= SHORT TASK =
Quote exactly the lines between the line containing "# The probe lies" and the line containing "# Lengths are", counting those two lines as part of the range. Leave the rest out.

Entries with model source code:
* * * * * * * * *
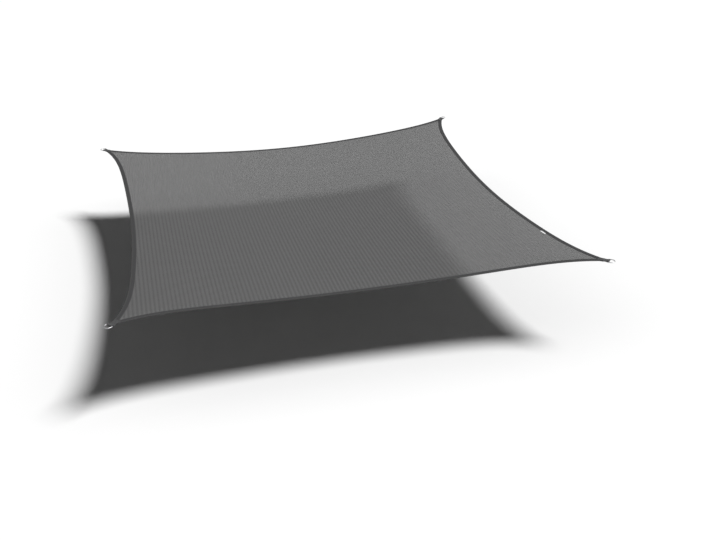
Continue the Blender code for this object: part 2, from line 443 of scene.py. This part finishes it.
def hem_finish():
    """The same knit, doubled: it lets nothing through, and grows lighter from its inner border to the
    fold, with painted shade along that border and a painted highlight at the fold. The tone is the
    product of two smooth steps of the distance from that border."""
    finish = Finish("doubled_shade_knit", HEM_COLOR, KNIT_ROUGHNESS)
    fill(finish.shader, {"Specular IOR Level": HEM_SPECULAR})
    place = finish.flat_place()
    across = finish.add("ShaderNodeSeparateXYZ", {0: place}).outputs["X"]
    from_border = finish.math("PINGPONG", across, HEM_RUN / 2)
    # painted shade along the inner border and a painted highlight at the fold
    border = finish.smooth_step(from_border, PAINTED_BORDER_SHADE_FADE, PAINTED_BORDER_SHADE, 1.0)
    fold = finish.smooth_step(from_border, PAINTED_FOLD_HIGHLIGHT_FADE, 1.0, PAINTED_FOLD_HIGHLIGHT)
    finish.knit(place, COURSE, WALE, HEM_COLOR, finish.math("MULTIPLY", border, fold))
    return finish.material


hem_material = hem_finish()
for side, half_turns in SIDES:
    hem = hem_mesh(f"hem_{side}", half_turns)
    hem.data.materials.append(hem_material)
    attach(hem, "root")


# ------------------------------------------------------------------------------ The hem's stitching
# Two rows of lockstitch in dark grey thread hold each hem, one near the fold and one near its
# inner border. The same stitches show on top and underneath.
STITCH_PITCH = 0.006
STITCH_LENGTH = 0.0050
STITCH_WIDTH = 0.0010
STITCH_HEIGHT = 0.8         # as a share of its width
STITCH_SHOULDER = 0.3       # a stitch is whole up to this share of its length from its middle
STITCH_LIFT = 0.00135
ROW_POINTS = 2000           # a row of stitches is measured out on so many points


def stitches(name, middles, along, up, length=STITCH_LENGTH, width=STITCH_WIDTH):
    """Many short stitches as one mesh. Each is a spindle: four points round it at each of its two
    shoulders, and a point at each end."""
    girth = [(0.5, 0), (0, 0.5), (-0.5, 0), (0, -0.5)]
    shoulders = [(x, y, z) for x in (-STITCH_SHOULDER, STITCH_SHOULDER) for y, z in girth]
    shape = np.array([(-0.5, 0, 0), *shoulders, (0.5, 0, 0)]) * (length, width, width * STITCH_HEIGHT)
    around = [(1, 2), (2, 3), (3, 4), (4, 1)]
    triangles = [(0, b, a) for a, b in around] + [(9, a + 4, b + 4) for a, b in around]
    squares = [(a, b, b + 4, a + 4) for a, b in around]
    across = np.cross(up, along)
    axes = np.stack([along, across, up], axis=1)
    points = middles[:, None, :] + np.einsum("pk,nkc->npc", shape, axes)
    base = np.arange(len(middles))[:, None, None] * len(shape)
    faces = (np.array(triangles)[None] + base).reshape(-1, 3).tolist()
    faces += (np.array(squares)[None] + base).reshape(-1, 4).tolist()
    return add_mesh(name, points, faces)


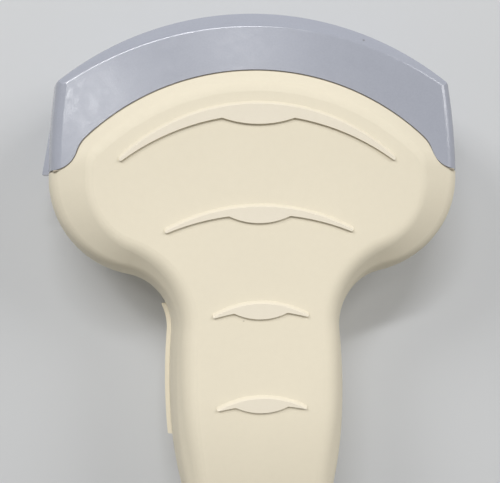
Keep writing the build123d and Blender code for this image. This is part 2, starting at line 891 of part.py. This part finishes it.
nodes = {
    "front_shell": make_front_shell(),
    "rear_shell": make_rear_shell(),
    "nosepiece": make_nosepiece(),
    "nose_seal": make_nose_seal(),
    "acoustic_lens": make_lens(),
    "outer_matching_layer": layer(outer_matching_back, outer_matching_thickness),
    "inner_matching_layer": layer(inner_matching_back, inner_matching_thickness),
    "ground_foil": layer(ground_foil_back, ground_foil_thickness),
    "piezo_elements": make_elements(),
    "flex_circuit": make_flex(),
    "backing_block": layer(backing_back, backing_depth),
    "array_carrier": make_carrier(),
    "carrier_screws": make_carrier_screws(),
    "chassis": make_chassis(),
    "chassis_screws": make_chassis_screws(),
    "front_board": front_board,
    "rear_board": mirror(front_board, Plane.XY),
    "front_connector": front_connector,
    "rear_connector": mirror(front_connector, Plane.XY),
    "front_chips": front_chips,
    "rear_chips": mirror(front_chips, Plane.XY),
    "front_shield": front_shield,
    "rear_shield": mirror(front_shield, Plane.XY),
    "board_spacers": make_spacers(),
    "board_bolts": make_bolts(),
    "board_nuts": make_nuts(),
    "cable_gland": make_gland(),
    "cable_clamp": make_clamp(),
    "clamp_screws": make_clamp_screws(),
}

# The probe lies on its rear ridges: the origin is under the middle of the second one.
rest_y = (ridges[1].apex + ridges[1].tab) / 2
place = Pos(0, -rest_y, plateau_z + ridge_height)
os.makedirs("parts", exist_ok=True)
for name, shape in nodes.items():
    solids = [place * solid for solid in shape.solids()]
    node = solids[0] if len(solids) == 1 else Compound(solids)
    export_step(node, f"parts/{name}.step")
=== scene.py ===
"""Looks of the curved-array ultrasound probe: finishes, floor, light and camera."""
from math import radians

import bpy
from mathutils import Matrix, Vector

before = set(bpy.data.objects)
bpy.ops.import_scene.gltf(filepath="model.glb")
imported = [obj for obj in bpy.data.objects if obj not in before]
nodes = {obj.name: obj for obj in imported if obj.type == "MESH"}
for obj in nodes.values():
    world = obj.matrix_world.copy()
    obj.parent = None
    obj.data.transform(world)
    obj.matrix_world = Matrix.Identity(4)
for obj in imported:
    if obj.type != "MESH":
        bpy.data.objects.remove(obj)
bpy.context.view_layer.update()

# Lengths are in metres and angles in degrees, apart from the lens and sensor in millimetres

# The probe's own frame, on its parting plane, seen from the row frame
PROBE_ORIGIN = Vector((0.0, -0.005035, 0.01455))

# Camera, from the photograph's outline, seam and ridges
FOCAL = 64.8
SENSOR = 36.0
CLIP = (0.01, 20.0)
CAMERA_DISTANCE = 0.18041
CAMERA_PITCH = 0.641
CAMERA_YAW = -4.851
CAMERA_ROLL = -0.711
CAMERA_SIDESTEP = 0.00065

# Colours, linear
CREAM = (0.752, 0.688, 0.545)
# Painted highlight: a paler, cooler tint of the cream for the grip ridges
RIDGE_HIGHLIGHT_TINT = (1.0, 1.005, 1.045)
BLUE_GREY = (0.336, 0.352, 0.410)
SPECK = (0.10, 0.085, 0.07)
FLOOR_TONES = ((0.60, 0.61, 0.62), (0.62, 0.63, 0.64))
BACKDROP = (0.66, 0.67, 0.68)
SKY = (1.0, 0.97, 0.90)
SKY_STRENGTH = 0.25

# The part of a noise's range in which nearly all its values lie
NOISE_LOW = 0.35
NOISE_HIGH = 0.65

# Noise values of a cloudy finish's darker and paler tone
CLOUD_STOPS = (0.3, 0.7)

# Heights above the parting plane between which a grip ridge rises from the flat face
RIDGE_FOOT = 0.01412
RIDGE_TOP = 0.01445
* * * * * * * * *
= ANSWER =
# The probe lies on its rear ridges: the origin is under the middle of the second one.
rest_y = (ridges[1].apex + ridges[1].tab) / 2
place = Pos(0, -rest_y, plateau_z + ridge_height)
os.makedirs("parts", exist_ok=True)
for name, shape in nodes.items():
    solids = [place * solid for solid in shape.solids()]
    node = solids[0] if len(solids) == 1 else Compound(solids)
    export_step(node, f"parts/{name}.step")
=== scene.py ===
"""Looks of the curved-array ultrasound probe: finishes, floor, light and camera."""
from math import radians

import bpy
from mathutils import Matrix, Vector

before = set(bpy.data.objects)
bpy.ops.import_scene.gltf(filepath="model.glb")
imported = [obj for obj in bpy.data.objects if obj not in before]
nodes = {obj.name: obj for obj in imported if obj.type == "MESH"}
for obj in nodes.values():
    world = obj.matrix_world.copy()
    obj.parent = None
    obj.data.transform(world)
    obj.matrix_world = Matrix.Identity(4)
for obj in imported:
    if obj.type != "MESH":
        bpy.data.objects.remove(obj)
bpy.context.view_layer.update()

# Lengths are in metres and angles in degrees, apart from the lens and sensor in millimetres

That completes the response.